I’m not typically a joiner on the whole change-your-userpic/post-this-banner thing, but I wanted to mention the upcoming day of online protest against surveillance. To participate, you can find info on the The Day We Fight Back website.
I’ll be honest, when I first heard of it it sounded like a movie promo. Didn’t Independence Day have a tagline like that? Anyway…
Just changing your Facebook picture isn’t going to accomplish a whole lot, but a few things I’ve seen encouraged are much more practical:
First, and most important:
Write your Senators and Representative and tell them (politely) what you think about the NSA getting all up in everyone’s business. (They are doing it to everyone, including your Senators and Representative. You could mention that.)

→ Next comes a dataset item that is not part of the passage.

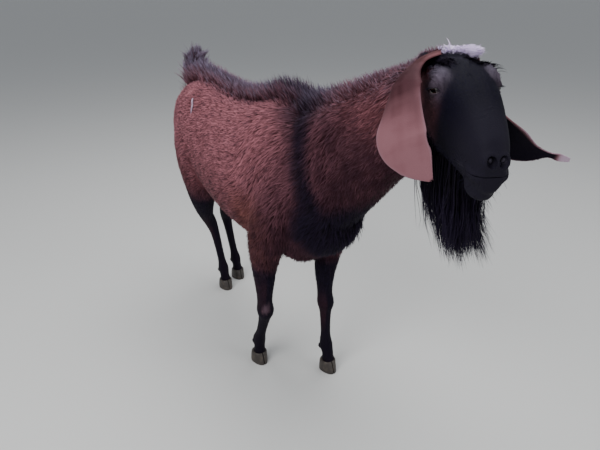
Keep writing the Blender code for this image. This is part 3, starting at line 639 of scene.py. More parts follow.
# %% Length of the hair and depth of the coat
HAIR_LENGTHS = {"trunk": 0.021, "front": 0.027, "breast": 0.034, "leg": 0.010,
                "face": 0.0075, "muzzle": 0.0040, "more on the jaw": 0.025}
COAT_DEPTHS = {"trunk": 0.0055, "leg": 0.0018, "face": 0.0012}


def hair_length(points):
    """The length of hair."""
    x, z = points[:, 0], points[:, 2]
    own = in_head(points)
    length = blend(HAIR_LENGTHS["trunk"], HAIR_LENGTHS["front"], ramp(x, 0.0, 0.25))
    length = blend(length, HAIR_LENGTHS["breast"], ramp(x, 0.22, 0.36) * ramp(-z, -0.66, -0.50))
    length = length * (1 - 0.45 * ramp(x, 0.42, 0.50) * ramp(-own[:, 2], 0.02, 0.08))
    length = blend(length, HAIR_LENGTHS["leg"] * (0.75 + 0.6 * ramp(z, 0.25, 0.45)), leg_share(points))
    face = blend(HAIR_LENGTHS["face"], HAIR_LENGTHS["muzzle"], ramp(own[:, 0], 0.14, 0.25))
    jaw = ramp(-own[:, 2], 0.028, 0.072) * (1 - ramp(own[:, 0], 0.17, 0.23)) * HAIR_LENGTHS["more on the jaw"]
    return blend(length, face + jaw, head_share(points))


def coat_depth(points):
    """How far the skin lies inside the coat's surface."""
    depth = blend(COAT_DEPTHS["trunk"], COAT_DEPTHS["leg"], leg_share(points))
    return blend(depth, COAT_DEPTHS["face"], head_share(points))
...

If you are a US citizen, this is the single most useful thing you can do (presuming you don’t also have a boatload of money to follow it up with.) If you are in California, we have the special pleasure of being represented by Senator Feinstein, the chair of the Senate intelligence committee. And, no, I haven’t exactly been agreeing with her statements on this topic.
A comment on sending emails to politicians is in order, however: use an email address you don’t mind being forever subscribed to their mailing lists. Because you will.
Second, use HTTPS wherever possible (and if you run a website, get a cert and enable it for your users.) Most people don’t use encryption, and some law enforcement agencies have straight up said they consider encrypted communications to be suspicious on that basis alone. The more we do it routinely, not only the less unusual it is but also the harder it will be to lump everyone in as a terrorist-by-association.
Getting certs for my domains has been on the to-do list for a while, although I admit I haven’t done a whole lot about it. Paying for yet another thing is kinda annoying, so I haven’t gone that route. I tried to get a free one, but ran into problems because I don’t use the “correct” email as my domain contact. (You wouldn’t either, if you had a choice: spam galore.) One of these days I’ll figure that out.
Putting a banner on your site or posting to your own social media accounts is only valuable if it has the chance of encouraging someone else to do one of the above. Write your own tweet, blog post, interpretive dance, whatever, if that is your thing. Awareness is important, nothing starts without it. But action is what changes things. And technologists have for too long ignored how politics works.